When McKinsey stepped into the space of measuring Software Engineering productivity (and claimed Yes, you can measure software developer productivity) they proposed new metrics to complete DORA and SPACE, one being “Inner/outer loop time spent”.

This metric isn’t new. It belongs to McKinsey’s standard toolbox to measure organizational efficiency and productivity. It differentiates between core development activities (inner loop) and supporting tasks (outer loop). The goal is to optimize the inner-outer-loop ratio. But is it a good metric for software engineering teams? Let’s dive in.

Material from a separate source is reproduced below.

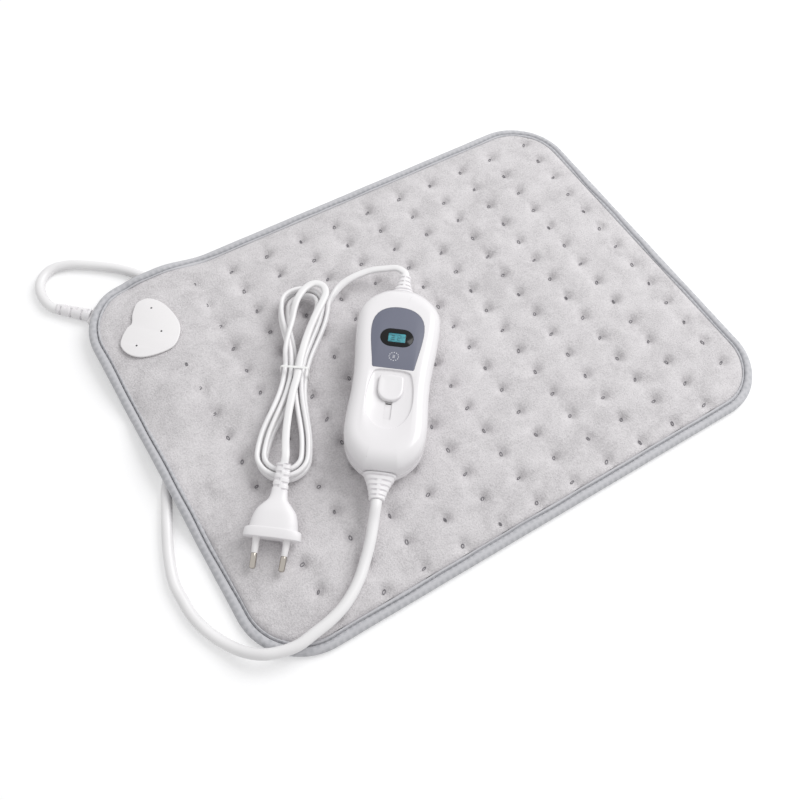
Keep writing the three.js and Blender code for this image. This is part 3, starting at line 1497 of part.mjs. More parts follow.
// Mains lead: from the controller's slim relief round to the hank's outer leg.
const mainsCordSides = 8;
const leadStep = 6;
const tailStep = 8;
const mainsExit = headLength + seatGap + slimReliefLength + seatGap;
const hankStart = hankToPad(hankCentres[0].clone().setX(hankCentres[0].x + seatGap));
const hankStartRun = hankToPad(hankCentres[0].clone().setX(hankCentres[0].x + mainsCordHeight));
const leadRoute = [
  [11, 57.5, 22.2],
  [4, 62, 21],
  [-4, 66, 20],
  [-13, 68, 19],
  [-22, 68.5, 18],
  [-30.5, 67.2, 16.6],
  [-38, 63.6, 15.4],
];
const leadPath = new LaidPath([
  controllerPoint(mainsExit, 0, partingHeight),
  controllerPoint(mainsExit + mainsCordWidth, 0, partingHeight),
  ...leadRoute.map(vector),
  hankStartRun,
  hankStart,
]);
const leadTube = cordAlong(leadPath, mainsCordWidth, mainsCordHeight, mainsCordSides, leadStep);
add('mains_cord_lead', leadTube, whiteVinyl);

// Mains tail: over the hank's far end, through the tie and down its middle to the plug; hank coordinates.
const tailStart = hankCentres[hankCentres.length - 1];
const tailRoute = [
  [13, 8.3, 22.4],
  [20, 8.4, 24.6],
  [27, 6.8, 25.3],
  [36, 5.2, 25.4],
  [47, 5.2, 25.4],
  [57, 3.6, 25.4],
  [65.5, -0.2, 25.4],
  [70, -6, 25.4],
  [68.5, -12, 25.4],
  [62.5, -14.5, 25.4],
  [55, -13, 25.3],
  [45, -9.8, 25.1],
  [27.2, -5.6, 24.8],
  [10, -3.2, crossingLevel],
  [-2.3, -2.6, crossingLevel],
  [-22.2, -0.4, crossingLevel],
  [-41.4, 0.2, 24.8],
  [-55, -0.6, 26],
];
const tailPath = new LaidPath([
  hankToPad(tailStart.clone().setX(tailStart.x + seatGap)),
  hankToPad(tailStart.clone().setX(tailStart.x + mainsCordHeight)),
  ...tailRoute.map((point) => hankToPad(vector(point))),
  plugPoint(-plugLength - seatGap - mainsCordHeight, 0, 0),
  plugPoint(-plugLength - seatGap, 0, 0),
], 0.03, 0.1);
const tailTube = cordAlong(tailPath, mainsCordWidth, mainsCordHeight, mainsCordSides, tailStep);
add('mains_cord_tail', tailTube, whiteVinyl);

const cordLengths = [padCordPath, leadPath, tailPath].map((path) => path.getLength().toFixed(0));
console.log(`pad cord, lead and tail lengths: ${cordLengths.join(', ')} mm`);

export default part;
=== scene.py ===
"""Electric heating pad: quilted plush pad, slide controller, pad cord, hank of mains cord and two-pin plug.

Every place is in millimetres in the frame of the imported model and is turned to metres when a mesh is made.
"""

from __future__ import annotations

import json
import logging
import math
from dataclasses import dataclass, field
from enum import Enum
from functools import cached_property
from typing import Any, Iterable, Sequence

import bpy
import numpy as np
from mathutils import Matrix, Vector, noise
from mathutils.geometry import tessellate_polygon

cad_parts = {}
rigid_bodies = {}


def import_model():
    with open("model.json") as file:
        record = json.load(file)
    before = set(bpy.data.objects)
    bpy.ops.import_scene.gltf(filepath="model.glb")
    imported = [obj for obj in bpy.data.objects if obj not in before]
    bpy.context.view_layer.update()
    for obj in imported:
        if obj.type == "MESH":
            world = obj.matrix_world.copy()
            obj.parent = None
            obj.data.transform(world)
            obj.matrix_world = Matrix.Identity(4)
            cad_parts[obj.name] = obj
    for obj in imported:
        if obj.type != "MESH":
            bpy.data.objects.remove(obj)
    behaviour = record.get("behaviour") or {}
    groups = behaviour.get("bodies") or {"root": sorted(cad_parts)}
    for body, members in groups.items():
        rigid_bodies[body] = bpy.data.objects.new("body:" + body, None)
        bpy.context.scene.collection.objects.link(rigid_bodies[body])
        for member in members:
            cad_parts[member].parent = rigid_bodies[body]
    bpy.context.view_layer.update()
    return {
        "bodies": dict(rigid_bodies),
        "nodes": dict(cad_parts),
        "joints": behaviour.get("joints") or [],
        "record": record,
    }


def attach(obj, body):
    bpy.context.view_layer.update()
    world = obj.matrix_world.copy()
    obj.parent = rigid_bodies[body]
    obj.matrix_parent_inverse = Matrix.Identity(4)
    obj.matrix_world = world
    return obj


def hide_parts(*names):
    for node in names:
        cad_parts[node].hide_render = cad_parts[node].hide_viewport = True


MM = 0.001
PAD_BODY = "pad_and_controller"
SLIDER_BODY = "slider"
UP = Vector((0.0, 0.0, 1.0))
Point = tuple[float, float, float]
Point2 = tuple[float, float]
Ring = list[Vector]
Grid = np.ndarray
LOG = logging.getLogger("heating_pad")


# Numbers and paths


def ease(share: Any) -> Any:
    """Returns the smooth rise from 0 to 1 that belongs to a share, for one number or for a whole grid."""
    return share * share * (3.0 - 2.0 * share)


def smoothstep(low: float, high: float, value: float) -> float:
    """Returns 0 below low, 1 above high and a smooth step between."""
    return ease(min(1.0, max(0.0, (value - low) / (high - low))))


def pulse(value: float, rise: Point2, fall: Point2) -> float:
    """Returns a smooth step up from 0 to 1 over one stretch and back down over another."""
    return smoothstep(*rise, value) * (1 - smoothstep(*fall, value))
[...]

Based on McKinsey, the inner loop encompasses “activities directly related to creating the product: coding, building, and unit testing”. The outer loop includes “other tasks developers must do to push their code to production: integration, integration testing, releasing, and deployment.” From their standpoint “maximizing the amount of time developers spend in the inner loop is desirable”.

While I like the overall separation, I disagree with the definition/ assignment of activities to the inner/ outer loop. From my point of view all activities from building to deploying software in production belong to the inner circle. Why? Simply because otherwise there is no value! And secondly, you split apart the ownership of a team.

You could argue that you want to streamline efforts for testing and deployment and therefore these activities should belong to the outer loop. But reducing efforts should be done and measured by degree of automation not reduction of scope. Otherwise you deprioritize long-term effects.

So what’s left for the outer loop? I definitely see all surrounding activities (e.g. alignment meetings). These activities are important as well. And while automation is hard, usually there is lots of room for optimization … talking from my own experience.